Weiss: Balance expectations with reality
MANILA, Philippines – Philippine Azkals coach Hans Michael Weiss says there is a need to balance expectations with reality when considering the future of the men’s national team and Philippine football in general.
“I see it now, in rising nations in football, often the expectations grow too fast with the small successes,” Weiss said in an interview with the AFF Suzuki Cup website.
“I know how to balance it out, because of course I want to be part of a success story, but I also know what it takes to really stabilize and bring a team for a longer period to a certain level. And that takes much more time,” he added.
Weiss said that for Philippine football to continue its development, “there needs to be a lot of education, there needs to be a lot of improvement from the infrastructure and the level of the facilities.”
He said that in Malaysia, he can see 10 pitches in a span of 10-kilometers. “In the Philippines, I have 10 pitches all over and in a very poor level,” Weiss added.

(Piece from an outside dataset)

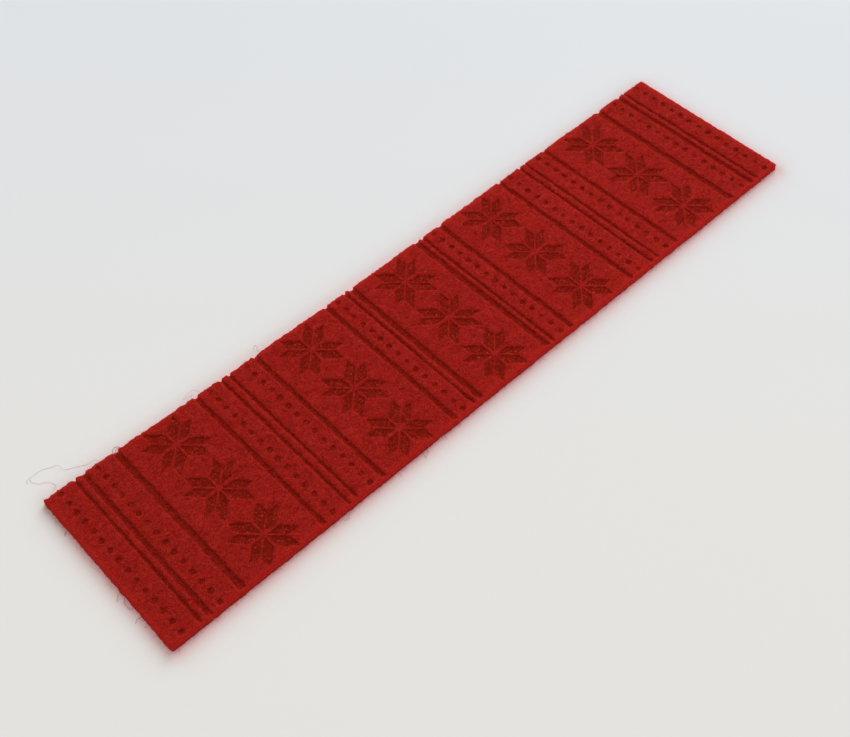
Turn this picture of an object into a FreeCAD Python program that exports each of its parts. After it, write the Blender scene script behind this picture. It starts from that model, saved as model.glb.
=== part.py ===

“The basic for training is not there,” he said. “We are working on the poorest conditions and making the best of the situation, but the expectations are already... like going to the World Cup.”
“So we have to balance that out. I have to be a bit more composed on that one. I have to work hard in the next three to five years, then we will see which way we can go,” Weiss added.
But Weiss emphasized that Philippine football has gone a long way since the Azkals first made a splash two years ago. This can be especially felt in the grassroots level.
“It is unbelievable what is happening here, especially in the grassroots level. The movement and the enthusiasm of the kids and the girls who really want to play football now,” he said.
Weiss said they are trying to “put everything in a good development program,” and revealed that they are negotiating with the German FA to bring a technical consultant to the Philippines.
The technical consultant will work with Weiss for four years to help in the development of football.
They also need local investors, Weiss said. “We are now in negotiations with really rich people and big companies to support these grassroots development programs for the next five to 10 years,” he said.
“Hopefully, we take everything one step at a time,” Weiss said. “That is the only realistic approach.”